Embora a cópia digital esteja internacionalmente acessível, pra mim era aprofundar a coisa no México, porque de certa maneira sinto que é onde mais se entende o que estamos fazendo. Por um lado, por ser um público latino, e porque há muita gente – “só” 15 milhões de chilenos –, mas também as reações nos festivais ou quando publicamos alguma coisa, há sempre muita energia vinda do México, e sinto que há também uma modernidade musical que não sinto tanto no Chile. Aqui sinto que as referências estão no passado, enquanto que a juventude mexicana parece que vive em 2014. Isso é muito atrativo pra um músico. O México entrou de uma maneira intensa e importante; fui em 2006 pra um Mutek e depois disso foi todos os anos pelo menos uma vez. Agora estou casado com uma mexicana, a Abril, que é chefe do selo, digamos, e tenho muitos amigos lá.

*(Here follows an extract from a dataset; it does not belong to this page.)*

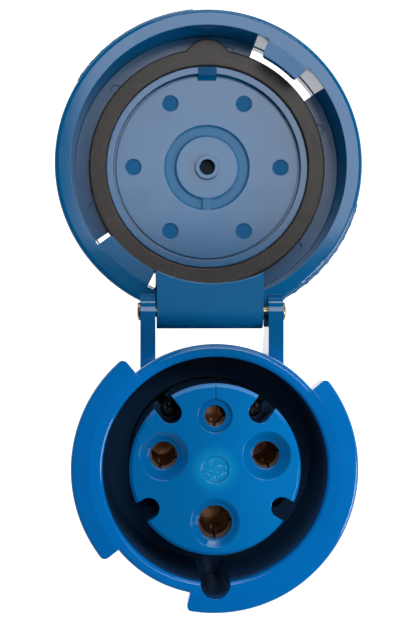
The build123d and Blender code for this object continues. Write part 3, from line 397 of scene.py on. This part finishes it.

Queria que você me falasse um pouco sobre três dos covers que pessoalmente são meus favoritos: “Una Fiesta Diferente”, de Violet; “El Camarón”, de Dany F com Tony Gallardo II, e “Rrrrr”, de Daniel Maloso & Febe.
Os escolhi porque iam deixar uma marca muito pessoal que me agrada. No caso de Violet, é uma menina que ainda não gravou muita coisa, mas que em algum momento mandou umas demos pelo Soundcloud. Ouvi, gostei, a conheci e me pareceu uma boa ideia, porque também fazer um cover pode ser libertador pra uma artista que está começando e não sabe pra que lado ir, porque assim tem uma direção, é só tocar a mesma música de outra maneira. Violet deu à faixa um toque mais houseiro num contexto do que se toca agora em Portugal, que é uma fusão de house old school com todos esses elementos dos imigrantes angolanos.

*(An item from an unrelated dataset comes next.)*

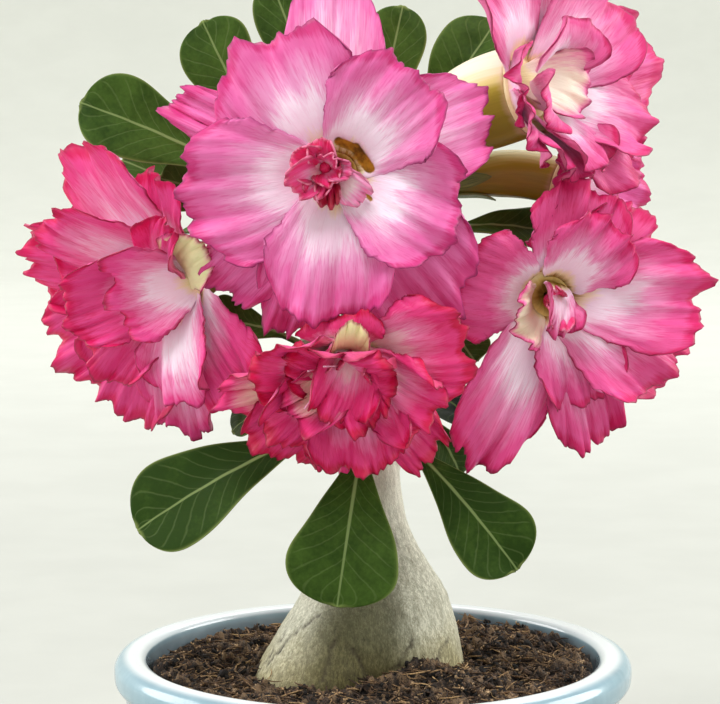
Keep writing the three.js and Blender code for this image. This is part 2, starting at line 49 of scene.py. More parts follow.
# Waves of a petal as (count, size): its end's teeth, its sides' nicks, its crimped hem and its pleats.
TEETH = ((5, 0.026), (11, 0.018), (25, 0.008), (47, 0.006))
NICKS = ((9, 0.022), (19, 0.016), (43, 0.01))
CRIMPS = ((12, 0.5), (21, 0.4), (37, 0.25))
PLEATS = ((6, 0.4), (11, 0.35), (19, 0.25), (33, 0.12))

# ---------- Tables of the plant's measures, the same as the solids have ----------

# A flower has: its middle and the way it faces, the radius of its throat, the radii along its tube,
# the branch that it grows on, and the place where its stalk starts and the way the stalk leaves.
# A petal is a row of: the way it points round the flower, its reach out and its tip's height,
# its half width, the lean of its blade, its cupping, its waviness, the wave's phase, and its crest.
FLOWERS = {
    "front": dict(
        at=[-9.6, -36, 189.5], facing=[-0.04, -1, 0.02], throat=8, tube=[3.9, 4.6, 5.8, 7],
        branch="middle", stalk=[-7, -2, 177], leave=[-0.1, -1, 0.3],
        outer=[
            [91, 51, -12, 13, 0, 0.1, 0.5, 0.4, 5], [24, 43, -9, 14, 0, 0.1, 0.6, 2, 5],
            [-50, 47, -8, 18, 0, 0.1, 1, 1, 5], [-108, 45, -9, 11, 0, 0.1, 0.8, 3, 5],
            [-136, 45, -11, 12, 0, 0.1, 0.8, 4, 5], [157, 48, -9, 8, 0, 0.1, 0.8, 5, 5],
        ],
        inner=[
            [121, 40, -3, 19, 0, 0.15, 0.9, 0, 5], [52, 34, 3, 16, 0, 0.2, 0.9, 1.3, 6],
            [-20, 34, 1, 17, -10, 0.2, 1, 2.2, 6], [-93, 38, 3, 17, -9, 0.15, 1.1, 3.1, 5],
            [191, 40, -1, 19, -9, 0.15, 0.9, 4.4, 5],
        ],
        centre=[
            [165, 9, 6, 5, 0, 0.7, 0.3, 0, 5], [300, 5, 7, 4, 0, 0.7, 0.3, 1, 4],
            [50, 4, 8, 3.5, 0, 0.6, 0.3, 4, 4],
        ],
    ),
    "left": dict(
        at=[-53.5, -14, 160], facing=[-0.62, -0.76, -0.22], throat=8, tube=[3.9, 4.6, 6.2, 7.6],
        branch="left", stalk=[-22, 3.5, 164], leave=[-0.5, -0.8, 0.1],
        outer=[
            [131, 45, 5, 19, -9, 0.1, 1, 0.4, 5], [172, 48, 9, 14, -9, 0.1, 1.2, 2, 5],
            [209, 49, 7, 15, -9, 0.1, 1, 1, 5], [236, 48, 4, 16, -9, 0.1, 1, 2.6, 5],
            [265, 44, 4, 14, -9, 0.1, 1, 3, 5], [302, 38, 1, 14, -9, 0.1, 0.8, 4, 5],
            [97, 30, 4, 10, -9, 0.1, 0.8, 4, 5],
        ],
        inner=[
            [152, 36, 12, 14, -9, 0.2, 1, 0, 8], [195, 26, 16, 12, -9, 0.5, 1, 1.3, 8],
            [228, 34, 10, 12, -10, 0.3, 1, 2.2, 8], [285, 32, 6, 12, -9, 0.2, 1, 3.1, 8],
        ],
        centre=[],
    ),
    "low": dict(
        at=[-7, -36, 140.5], facing=[-0.02, -0.9, -0.42], throat=7, tube=[3.9, 4.4, 5.2, 6.2],
        branch="middle", stalk=[-2, -7, 146], leave=[0, -1, 0.2],
        outer=[
            [200, 35, 0, 9, -9, 0.1, 1, 0.4, 5], [236, 37, 0, 14, -9, 0.1, 1, 2, 5],
            [269, 36, 0, 11, -9, 0.1, 1, 1, 5], [306, 38, 0, 11, -9, 0.1, 1, 3, 5],
            [14, 33, 2, 15, -9, 0.1, 0.8, 4, 5], [98, 13, -2, 12, -9, 0.1, 0.4, 4, 3],
        ],
        inner=[
            [170, 24, 8, 12, -9, 0.3, 1.2, 0, 8], [225, 26, 7, 12, -9, 0.3, 1.2, 1.3, 8],
            [285, 27, 8, 13, -9, 0.3, 1.2, 2.2, 8], [340, 26, 8, 12, -9, 0.3, 1.2, 3.1, 8],
        ],
        centre=[
            [200, 8, 7, 5, 0, 0.7, 0.4, 0, 5], [320, 8, 7, 5, 0, 0.7, 0.4, 1, 5],
        ],
    ),
    "right": dict(
        at=[48.1, -15, 155.6], facing=[0.28, -0.95, -0.05], throat=8, tube=[3.9, 4.6, 5.8, 7],
        branch="right", stalk=[17, 5, 166], leave=[0.5, -0.8, 0.1],
        outer=[
            [74, 32, 0, 13, -9, 0.1, 0.8, 0.4, 5], [38, 34, -3, 13, -9, 0.1, 0.8, 2, 5],
            [-24, 43, -3, 16, -9, 0.1, 0.9, 1, 5], [-72, 44, -2, 11, -9, 0.1, 0.9, 3, 5],
            [-116, 50, -2, 13, -9, 0.1, 0.7, 4, 5], [168, 29, 2, 15, -9, 0.1, 0.9, 5, 5],
        ],
        inner=[
            [3, 40, 4, 15, -9, 0.2, 0.9, 0, 8], [-32, 38, 4, 15, -8, 0.2, 0.9, 1.3, 8],
            [-70, 30, 6, 13, -9, 0.2, 1, 2.2, 8], [60, 25, 7, 12, -9, 0.2, 1, 3.1, 8],
            [200, 16, 10, 9, -9, 0.4, 0.8, 4.4, 8],
        ],
        centre=[
            [250, 7, 8, 4, 0, 0.7, 0.4, 0, 5],
        ],
    ),
    "upper": dict(
        at=[46, -6, 211], facing=[0.8, -0.55, 0.22], throat=12, tube=[6.5, 11, 12.4, 12.6],
        branch="middle", stalk=[-2.5, 4.5, 187.5], leave=[0.8, -0.1, 0.6],
        outer=[
            [180, 22, 6, 11, -9, 0.1, 1, 0.4, 5], [118, 42, 0, 14, -9, 0.1, 1, 2, 5],
            [70, 42, 0, 17, -9, 0.1, 1, 1, 5], [10, 50, 9, 15, -9, 0.1, 1, 3, 5],
            [-42, 38, 9, 15, -9, 0.1, 1, 4, 5], [-100, 26, 9, 14, -9, 0.1, 0.8, 5, 6],
            [-142, 26, 7, 11, -9, 0.1, 1, 5, 5],
        ],
        inner=[
            [40, 37, 9, 16, -9, 0.2, 1, 0, 8], [-20, 36, 9, 15, -9, 0.2, 1, 1.3, 8],
            [-80, 25, 11, 13, -9, 0.2, 0.9, 2.2, 8],
        ],
        centre=[],
    ),
    "rear": dict(
        at=[56, 16, 183], facing=[0.9, -0.34, -0.25], throat=6.5, tube=[5.2, 6.4, 6.6, 6.6],
        branch="right", stalk=[12.5, 12.5, 181.5], leave=[0.9, 0, 0.35],
        outer=[
            [75, 14, -2, 9, -9, 0.1, 0.4, 0.4, 4], [18, 37, 8, 14, -9, 0.1, 0.7, 2, 5],
            [-38, 37, 5, 16, -9, 0.1, 1, 1, 5], [-98, 34, 0, 15, -9, 0.1, 1, 3, 5],
            [-158, 32, 2, 15, -9, 0.1, 1, 4, 5], [142, 17, -1, 10, -9, 0.1, 0.5, 4, 4],
        ],
        inner=[
            [-6, 29, 12, 12, -9, 0.2, 0.8, 0, 8], [-72, 27, 8, 14, -9, 0.2, 1, 1.3, 8],
        ],
        centre=[],
    ),
}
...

Os amigos Tony Gallardo II e Dany F devem ser os mais jovens da compilação. Com Dany F me encontrei uma vez em Medellín. Me deu uns CDs com umas demos divertidas, as músicas eram bastante livres, bem loucas, bem dançantes. E no caso do Tony Gallardo, foi ideia do Dany F, porque ele não canta, ou não quis se atrever. Escolheu esse rapaz e eu fiquei muito feliz por ele ser mexicano e por ser alguém que já fez covers de “Guerrero”, do Rebolledo, e então era alguém que já estava próximo ao selo de alguma forma. E Daniel Maloso é um dos clássicos da Cómeme, tinha que estar ali, e gostei que ele escolheu essa faixa, porque, no fundo, quando escuto a sua interpretação, penso que podia perfeitamente ser uma música dele.

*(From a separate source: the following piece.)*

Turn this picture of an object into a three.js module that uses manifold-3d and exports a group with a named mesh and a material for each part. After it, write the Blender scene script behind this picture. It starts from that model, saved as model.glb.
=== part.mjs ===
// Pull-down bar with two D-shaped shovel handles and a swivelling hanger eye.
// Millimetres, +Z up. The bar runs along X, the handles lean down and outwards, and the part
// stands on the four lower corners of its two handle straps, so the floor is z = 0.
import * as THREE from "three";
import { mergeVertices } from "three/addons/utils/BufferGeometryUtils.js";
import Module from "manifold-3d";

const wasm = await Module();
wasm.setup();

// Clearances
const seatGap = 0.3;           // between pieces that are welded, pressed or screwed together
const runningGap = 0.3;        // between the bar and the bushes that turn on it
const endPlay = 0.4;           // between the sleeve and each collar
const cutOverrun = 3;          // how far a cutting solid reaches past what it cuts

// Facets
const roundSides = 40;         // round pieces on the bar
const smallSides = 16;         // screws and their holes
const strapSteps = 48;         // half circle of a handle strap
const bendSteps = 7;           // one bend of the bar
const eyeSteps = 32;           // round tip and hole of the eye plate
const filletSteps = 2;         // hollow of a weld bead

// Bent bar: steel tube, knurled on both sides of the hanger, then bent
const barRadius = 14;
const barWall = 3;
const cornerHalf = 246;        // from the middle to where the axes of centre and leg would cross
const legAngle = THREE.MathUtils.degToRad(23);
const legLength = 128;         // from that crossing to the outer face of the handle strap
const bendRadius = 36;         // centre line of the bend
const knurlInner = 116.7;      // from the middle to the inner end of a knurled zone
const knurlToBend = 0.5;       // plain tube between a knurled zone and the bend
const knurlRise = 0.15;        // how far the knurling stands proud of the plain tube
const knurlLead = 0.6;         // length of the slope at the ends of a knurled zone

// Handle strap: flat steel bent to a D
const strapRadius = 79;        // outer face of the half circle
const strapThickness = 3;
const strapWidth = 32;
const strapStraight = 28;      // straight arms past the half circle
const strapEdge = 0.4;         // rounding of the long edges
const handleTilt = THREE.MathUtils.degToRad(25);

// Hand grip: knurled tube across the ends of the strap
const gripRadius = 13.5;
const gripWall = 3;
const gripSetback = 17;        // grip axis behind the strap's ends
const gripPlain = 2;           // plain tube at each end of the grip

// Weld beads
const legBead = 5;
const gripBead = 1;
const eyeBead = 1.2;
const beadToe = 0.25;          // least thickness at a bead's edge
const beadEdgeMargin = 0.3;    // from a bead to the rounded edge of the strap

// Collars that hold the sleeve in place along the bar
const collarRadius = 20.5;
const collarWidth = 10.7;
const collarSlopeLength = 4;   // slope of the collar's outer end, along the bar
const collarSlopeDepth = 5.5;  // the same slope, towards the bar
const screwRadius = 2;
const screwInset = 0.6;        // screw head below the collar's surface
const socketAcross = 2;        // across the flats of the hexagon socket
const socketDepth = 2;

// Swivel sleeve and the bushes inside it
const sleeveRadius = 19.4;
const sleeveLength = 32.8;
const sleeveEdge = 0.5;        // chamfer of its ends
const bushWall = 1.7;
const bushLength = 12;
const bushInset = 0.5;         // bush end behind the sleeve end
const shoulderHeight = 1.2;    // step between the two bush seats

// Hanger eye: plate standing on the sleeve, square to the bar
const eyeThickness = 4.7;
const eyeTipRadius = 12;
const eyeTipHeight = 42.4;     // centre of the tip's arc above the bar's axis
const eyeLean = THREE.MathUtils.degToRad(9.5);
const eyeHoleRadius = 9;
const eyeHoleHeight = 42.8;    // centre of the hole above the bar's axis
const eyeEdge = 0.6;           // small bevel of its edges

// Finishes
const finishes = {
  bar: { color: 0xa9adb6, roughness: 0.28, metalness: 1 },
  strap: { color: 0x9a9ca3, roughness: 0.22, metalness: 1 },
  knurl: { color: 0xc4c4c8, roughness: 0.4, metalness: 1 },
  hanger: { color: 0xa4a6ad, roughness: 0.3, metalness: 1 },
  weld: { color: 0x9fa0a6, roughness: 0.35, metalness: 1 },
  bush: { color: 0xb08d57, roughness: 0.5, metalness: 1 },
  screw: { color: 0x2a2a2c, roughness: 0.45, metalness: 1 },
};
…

Pra terminar, o que temos de Matías Aguayo pra segunda metade do ano? E o que te animou mais nesses últimos meses de espera?
Quero seguir desenvolvendo meu projeto da banda, que entretanto não tem nome porque certamente vamos interpretar músicas com o The Visitor e certamente vamos sair com ela em turnê pelo México. Não quero abandonar por completo a cabine de DJ porque gosto muito, mas quero experimentar outras coisas. De modo geral, gosto de viver muitos formatos, públicos ou situações diferentes de que me possa cercar. Estou trabalhando em muita música que vai sair, mas o mais importante pra mim é tocar ao vivo.